TL;DR: Pope Leo’s new encyclical warns that artificial intelligence is reinforcing a “culture of power” and urges strict ethical limits, especially in warfare. He also apologized for the Church’s late condemnation of slavery, while AI expert Christopher Olah said automation could displace workers on a massive scale.

Context

Pope Leo, the first US‑born pontiff, released his first major teaching document, *Magnifica Humanitas*, on Monday at the Vatican. The encyclical addresses AI’s spread into work, family, education and politics, describing a troubling revival of war as an instrument of international policy.
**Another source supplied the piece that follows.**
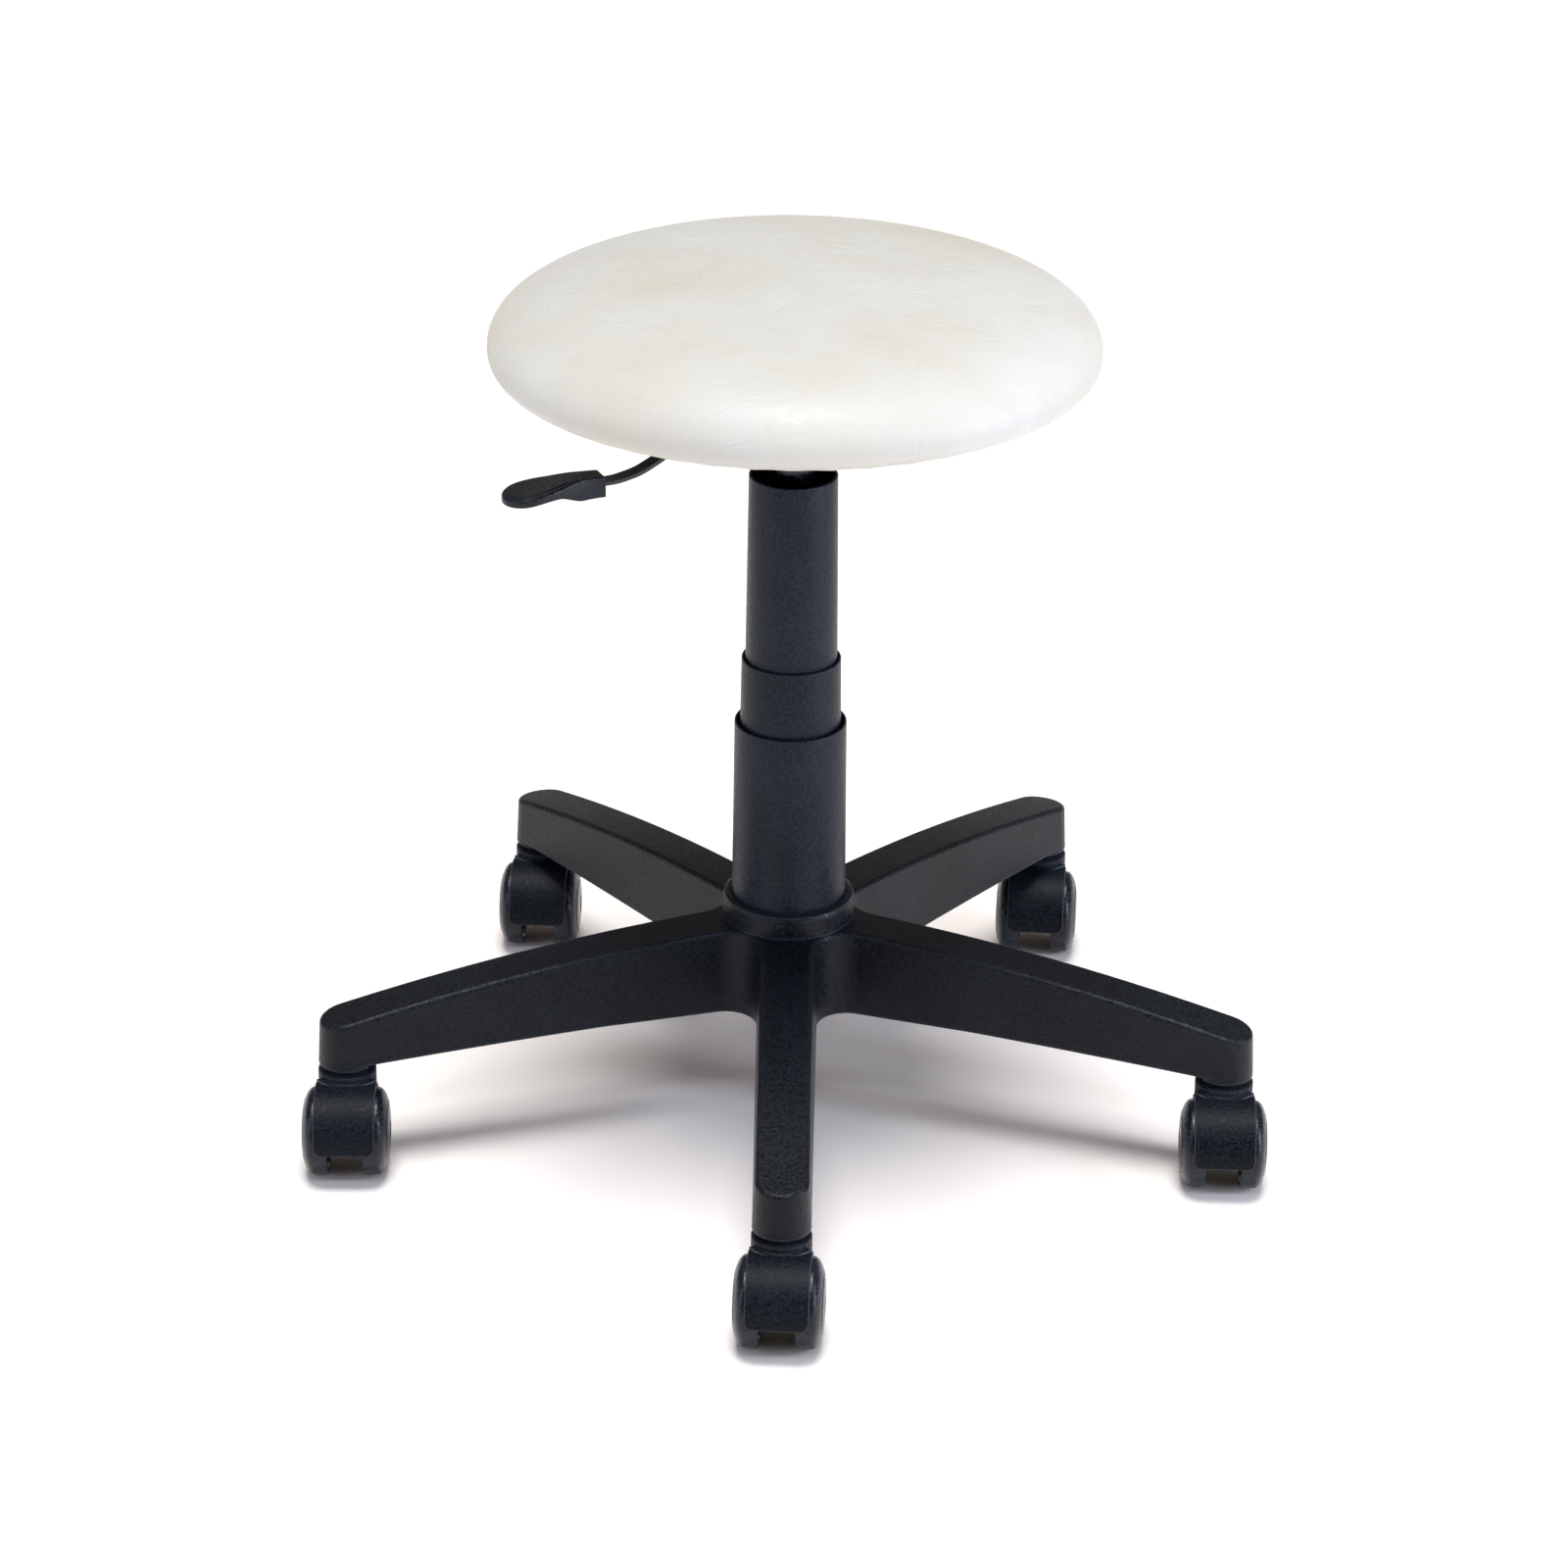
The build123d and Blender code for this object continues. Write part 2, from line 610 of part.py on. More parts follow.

He said AI is helping to normalize conflict and must be governed by the most rigorous ethical constraints to protect human dignity and avoid an arms race.

Key Facts

In the text, Pope Leo wrote that the development and use of AI in warfare must be subject to the most rigorous ethical constraints to guarantee respect for life and prevent a race to build such arms. He also apologized for the Catholic Church’s delayed condemnation of slavery, calling it a wound in Christian memory and acknowledging the Church’s historical role in enabling enslavement. Christopher Olah, co‑founder of Anthropic, warned that AI could displace human labor on a very large scale and stressed that supporting those displaced would be a moral imperative of historic proportions.

What It Means

The pope’s call for “disarming” AI signals a push to keep technology under human control rather than letting it dominate society. By linking AI ethics to the Church’s reckoning with slavery, he frames technological power as a moral issue that demands oversight from governments, religious leaders and civil society. The presence of Olah and other tech figures at the Vatican shows a growing dialogue between faith leaders and industry on responsible AI development.

What to watch next Watch for how the Vatican’s engagement with major tech firms evolves and whether any concrete AI governance proposals emerge from the Church’s ongoing dialogues.